You can see more on my post on pattern synonyms.

Patterns use data constructors. http://book.realworldhaskell.org/read/defining-types-streamlining-functions.html

Your empty is just a binding for the first parameter, it could have been x and it would not change anything.

You can't reference a normal function in your pattern so (x cons empty) is not legal. Note: I guess (cons x empty) is really what you meant but this is also illegal.

ByteString is quite different from String.
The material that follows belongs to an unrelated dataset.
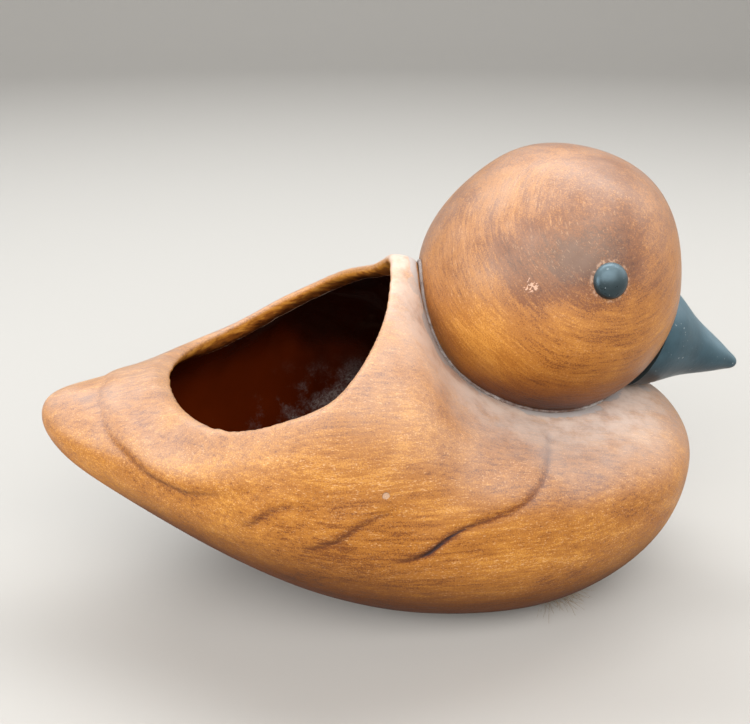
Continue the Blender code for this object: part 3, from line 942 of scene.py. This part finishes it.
def neck_residue(where, crease, along):
    """Shares of the thin film round the neck and of the ragged slip close to its groove."""
    film = crease.range(27.0, 3.0) * where.noise(0.12, 5.0, 0.65).range(0.30, 0.62, 0.35, 1.0)
    stretch = where.noise(0.075, 3.0, 0.6).range(0.40, 0.60) * 2.6 + along.range(34.0, 12.0, 0.0, 1.4)
    close = (crease + where.noise(0.8, 4.0, 0.7) * 2.4 - stretch).range(1.9, 1.1)
    for centre, radius in SLIP_PATCHES:
        close = close.larger(where.vector("ABSOLUTE").spot(centre, radius, 0.8) * 0.75)
    return film, close


def bowl_glaze(where, along, height):
    """The dark glaze's colour, lighter towards the tail, and the share of dry powder low down."""
    glow = where.noise(0.03, 3.0, 0.5, 0.5) * 0.5 + along.range(12.0, -52.0, 0.0, 0.40)
    glow = glow + height.range(56.0, 78.0, 0.0, -0.30)
    cloudy = where.noise(0.06, 5.0, 0.7) + along.range(-60.0, -8.0, -0.16, 0.08)
    powder = cloudy.range(0.42, 0.66) * height.range(60.0, 40.0)
    powder = powder * where.noise(1.1, 4.0, 0.8).range(0.35, 0.65, 0.2, 1.0)
    return (powder * 0.70).mix(glow.ramp(GLAZE_STOPS), POWDER), powder


def body_finish():
    finish = Finish("stained_body")
    where, facing = finish.place(), finish.facing()
    along, _, height = where.split()
    strokes = where.stretched((0.085, 1.0, 1.0))
    tone, fine, grain, specks = stained(where, strokes, where.stretched((0.6, 1.0, 1.3)))

    # stain pooled in the relief's lines, almost black where it is thickest
    stain = finish.attribute("stain")
    smear = strokes.noise(0.5, 4.0, 0.7)
    pooled = stain * smear.range(0.25, 0.75, 0.55, 1.0)
    thick = stain.range(0.62, 0.95) * smear.range(0.34, 0.56)
    colour = (tone - pooled * 0.34).ramp(STAIN_STOPS)
    colour = (specks * 0.45).mix(colour, WORN)
    colour = (pooled * 0.30).mix(colour, POOLED)
    colour = (thick * 0.85).mix(colour, THICK)
    under = along.range(-108.0, -78.0).mix(TAIL_UNDERSIDE, UNDERSIDE)
    colour = weathered(colour, where, facing, BODY_DUST_SHARE, under)

    # the lip is rubbed pale, and the band below it has no glaze
    rim = finish.attribute("glaze")
    colour = (finish.attribute("lip") * grain.range(0.35, 0.7) * 0.4).mix(colour, RUBBED_LIP)
    inside = rim.range(0.6, 2.2)
    colour = inside.mix(colour, unglazed_band(where, rim))

    # grey dust and slip left in the groove round the neck
    film, close = neck_residue(where, finish.attribute("crease"), along)
    residue = (film * 0.78).larger(close * 0.85) * rim.range(0.5, 0.0)
    colour = residue.mix(colour, close.mix(FILM, SMEARED_SLIP))

    # a small chip on the flank
    chip = where.spot(CHIP_AT, CHIP_RADIUS)
    colour = (chip * 0.6).mix(colour, CHIPPED)

    # dark glossy glaze inside the bowl, dusty towards the bottom
    edge = rim + where.noise(0.12, 2.0, 0.5) * 1.6
    glazed = edge.range(GLAZE_DEPTH + 0.65, GLAZE_DEPTH + 0.95)
    glaze, powder = bowl_glaze(where, along, height)
    colour = glazed.mix(colour, glaze)

    rough = fine.range(0.3, 0.7, BODY_ROUGHNESS - 0.07, BODY_ROUGHNESS + 0.07)
    rough = rough + residue.larger(pooled) * 0.25 + facing.range(-0.1, -0.6, 0.0, 0.3)
    rough = glazed.blend(inside.blend(rough, 0.30), powder.blend(0.08, 0.5))
    relief = fine * 0.6 + grain * 0.4 - chip * 2.0
    relief = glazed.blend(relief, where.noise(0.08, 1.0, 0.4) * 14.0 + 1.5)
    return finish.finished(relief, 0.10, Base_Color=colour, Roughness=rough, IOR=CLAY_IOR,
                           Specular_Tint=WARM_SHEEN)


def head_strokes(where):
    """Brush strokes that ring STROKE_POLE on each side of the head.

    Gives their coordinates, the place from the head's centre turned to one side, and how far the stain
    was dabbed on: near the pole and down the middle, where strokes would meet.
    """
    x, y, z = where.vector("SUBTRACT", tuple(HEAD_CENTRE)).split()
    left = (y + (where.noise(0.12, 3.0, 0.6) - 0.5) * 16.0).math("GREATER_THAN")
    one_side = joined(x, y * (left * 2.0 - 1.0), z)
    upright = Vector((0, 0, 1))
    axis, angle = tuple(STROKE_POLE.cross(upright)), STROKE_POLE.angle(upright)
    across, around, up = where.add("VectorRotate", {"Vector": one_side, "Axis": axis, "Angle": angle},
                                   rotation_type="AXIS_ANGLE").split()
    from_pole = up.math("DIVIDE", HEAD_HALF[2] + 1).math("ARCCOSINE") * HEAD_HALF[2]
    arc = from_pole + left * 90.0 + where.noise(0.035, 1.0, 0.5) * 7.0
    near_middle = y.math("ABSOLUTE").range(16.0, 5.0, 0.0, 0.85)
    dabbed = from_pole.range(34.0, 8.0, 0.15, 1.0).larger(near_middle)
    return joined(across * 0.13, around * 0.13, arc), one_side, dabbed


def head_finish():
    finish = Finish("stained_head")
    where, facing = finish.place(), finish.facing()
    strokes, one_side, dabbed = head_strokes(where)
    tone, fine, grain, specks = stained(where, strokes, where, dabbed)
    tone = tone - facing.range(0.0, 0.95, 0.02, 0.15)
    for centre, radius, change in HEAD_PATCHES:
        tone = tone + where.vector("ABSOLUTE").distance(centre).range(radius, radius * 0.2, 0.0, change)
    colour = (specks * 0.22).mix(tone.ramp(STAIN_STOPS), WORN)
    colour = weathered(colour, where, facing, HEAD_DUST_SHARE, HEAD_UNDERSIDE, HEAD_DUST, -0.35)

    # a scratch on the cheek, and clay rubbed bare round the eyes
    scratch = where.spot(SCRATCH_AT, SCRATCH_RADIUS, 0.3) * where.noise(0.75, 2.0, 0.5, 1.0).range(0.55, 0.60)
    colour = (scratch * 0.6).mix(colour, SCRATCHED)
    ring = one_side.distance(EYE_PLACE).range(EYE_RADIUS + 1.3, EYE_RADIUS + 0.5)
    colour = (ring * where.noise(0.9, 3.0, 0.6).range(0.42, 0.62) * 0.45).mix(colour, EYE_RING)
    rough = fine.range(0.3, 0.7, HEAD_ROUGHNESS - 0.07, HEAD_ROUGHNESS + 0.07)
    return finish.finished(fine * 0.7 + grain * 0.3, 0.12, Base_Color=colour, Roughness=rough,
                           IOR=CLAY_IOR, Specular_Tint=WARM_SHEEN)


def slip_finish():
    finish = Finish("pale_slip")
    where = finish.place()
    dirty = where.noise(0.09, 4.0, 0.6).range(0.60, 0.42) * where.split()[0].range(14.0, 34.0, 0.45, 1.0)
    colour = dirty.mix(where.noise(0.35, 5.0, 0.65).ramp(SLIP_STOPS), DIRTY_SLIP)
    return finish.finished(where.noise(1.1, 4.0, 0.7), 0.25, Base_Color=colour, Roughness=0.85)


def paint_finish(name, colours, roughness, dust):
    """Blue-black paint with brush marks, dust specks and fine scratches."""
    finish = Finish(name)
    where = finish.place()
    cloud = where.noise(0.12, 4.0, 0.6)
    speck = where.noise(0.75, 1.0, 0.4).range(0.74, 0.78)
    scratch = where.stretched((0.25, 1.2, 1.9)).noise(0.8, 2.0, 0.6).range(0.72, 0.76)
    marks = speck.larger(scratch * 0.3)
    shade = (marks * 0.4).mix(cloud.range(0.35, 0.7).mix(*colours), PAINT_MARKS)
    shade = weathered(shade, where, finish.facing(), dust, PAINT_UNDERSIDE, PAINT_DUST)
    rough = cloud.range(0.3, 0.7, roughness - 0.05, roughness + 0.06)
    return finish.finished(where.noise(0.5, 3.0, 0.5) + speck * 0.6, 0.07, Base_Color=shade,
                           Roughness=rough, IOR=PAINT_IOR, Specular_Tint=COOL_SHEEN)


def felt_finish():
    finish = Finish("tan_felt")
    nap = finish.place().noise(1.6, 5.0, 0.75, 0.8)
    return finish.finished(nap, 0.3, Base_Color=nap.ramp(FELT_STOPS), Roughness=0.95, Sheen_Weight=0.4,
                           Sheen_Roughness=0.5)


def floor_finish():
    return Finish("pale_floor").finished(Base_Color=FLOOR_COLOUR, Roughness=0.9)


# ---- stage --------------------------------------------------------------------------------
def build_camera():
    ahead = Vector((math.sin(CAMERA_YAW), math.cos(CAMERA_YAW), 0.0))
    forward = ahead * math.cos(CAMERA_ELEVATION) - Vector((0, 0, math.sin(CAMERA_ELEVATION)))
    right = Vector((math.cos(CAMERA_YAW), -math.sin(CAMERA_YAW), 0.0))
    up = right.cross(forward)
    data = bpy.data.cameras.new("camera")
    data.sensor_width = 36.0
    data.lens = CAMERA_LENS
    data.clip_start, data.clip_end = 0.01, 20.0
    camera = new_object("camera", data)
    place = Matrix((right, up, -forward)).transposed().to_4x4()
    place.translation = CAMERA_TARGET - forward * CAMERA_DISTANCE
    camera.matrix_world = place
    bpy.context.scene.camera = camera


def softbox(name, place, target, size, power, colour):
    data = bpy.data.lights.new(name, "AREA")
    data.shape = "RECTANGLE"
    data.size, data.size_y = size
    data.energy = power
    data.color = colour
    lamp = new_object(name, data)
    lamp.location = place
    lamp.rotation_euler = (Vector(target) - Vector(place)).to_track_quat("-Z", "Y").to_euler()


def build_stage():
    """A pale floor that sweeps up into a backdrop all round, soft lights and an even sky."""
    rings = [(FLOOR_RADIUS / 3, 0.0), (FLOOR_RADIUS, 0.0)]
    rings += [(FLOOR_RADIUS + FLOOR_CURVE * math.sin(a), FLOOR_CURVE * (1 - math.cos(a)))
              for a in (math.radians(10 * k) for k in range(1, 10))]
    rings.append((FLOOR_RADIUS + FLOOR_CURVE, FLOOR_TOP))
    points = [(0.0, 0.0, 0.0)]
    for radius, height in rings:
        points += [(radius / MM * math.cos(a), radius / MM * math.sin(a), height / MM)
                   for a in circle(FLOOR_SEGMENTS)]
    faces = fan(0, 1, FLOOR_SEGMENTS)
    faces += [face[::-1] for face in strips(len(rings), FLOOR_SEGMENTS, first=1)]
    floor = mesh_object("studio_floor", points, faces)
    floor.data.shade_smooth()
    floor.data.materials.append(floor_finish())
    world = bpy.data.worlds.new("studio")
    world.use_nodes = True
    background = world.node_tree.nodes["Background"]
    background.inputs["Color"].default_value = (*SKY_COLOUR, 1.0)
    background.inputs["Strength"].default_value = SKY_STRENGTH
    bpy.context.scene.world = world
    for name, values in LIGHTS.items():
        softbox(name, *values)


def dress(piece, material, slot, *nodes):
    """Gives a piece its finish, joins it to the frame and names the CAD nodes it stands for."""
    piece.data.materials.clear()
    piece.data.materials.append(material)
    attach(piece, "root")
    if nodes:
        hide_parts(*nodes)


bpy.context.scene.view_settings.view_transform = "Standard"
build_camera()
build_stage()
dress(build_body(), body_finish(), "stained_clay", "body_shell")
dress(build_head(), head_finish(), "stained_head", "head_shell")
dress(build_joint(), slip_finish(), "pale_slip", "neck_slip_joint")
beak_paint = paint_finish("slate_beak", BEAK_PAINT, BEAK_ROUGHNESS, BEAK_DUST_SHARE)
dress(build_beak(), beak_paint, "slate_paint", "beak")
eye_paint = paint_finish("eye_paint", EYE_PAINT, EYE_ROUGHNESS, EYE_DUST_SHARE)
dress(build_eye("duck_eye_right", -1), eye_paint, "eye_paint", "eye_right")
dress(build_eye("duck_eye_left", 1), eye_paint, "eye_paint", "eye_left")
felt, felt_centre, felt_half, felt_thick = build_felt()
fringe = build_fringe(felt_centre, felt_half, felt_thick)
wool = felt_finish()
dress(felt, wool, "felt", "base_felt")
dress(fringe, wool, "felt")
2 * felt_half[1] * MM
2 * felt_half[0] * MM
math.pi * felt_half[0] * felt_half[1] * MM * MM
String is an alias of [Char], so it's a real list and the : operator can be used in patterns.

ByteString is Data.ByteString.Internal.PS !(GHC.ForeignPtr.ForeignPtr GHC.Word.Word8) !Int !Int (i.e. a pointer to a native char* + offset + length). Since the data constructor of ByteString is hidden, you must use functions to access the data, not patterns.

Here a solution (surely not the best one) to your UTF-16 filter problem using the text package:

module Test where

import Data.ByteString as BS
import Data.Text as T
import Data.Text.IO as TIO
import Data.Text.Encoding

removeAll :: Char -> Text -> Text
removeAll c t =  T.filter (/= c) t

main = do
  bytes <- BS.readFile "test.txt"
  TIO.putStr $ removeAll 'c' (decodeUtf16LE bytes)

For this, I would pattern match on the result of uncons :: ByteString -> Maybe (Word8, ByteString).

Pattern matching in Haskell only works on constructors declared with 'data' or 'newtype.' The ByteString type doesn't export its constructors you cannot pattern match.

Just to address the error message you received and what it means:

Couldn't match expected type `BS.ByteString'
       against inferred type `[a]'
In the pattern: []
In the definition of `dropR': dropR [] = []

So the compiler expected your function to be of type: BS.ByteString -> BS.ByteString because you gave it that type in your signature. Yet it inferred (by looking at the body of your function) that the function is actually of type [a] -> [a]. There is a mismatch there so the compiler complains.

The trouble is you are thinking of (:) and [] as syntactic sugar, when they are actually just the constructors for the list type (which is VERY different from ByteString).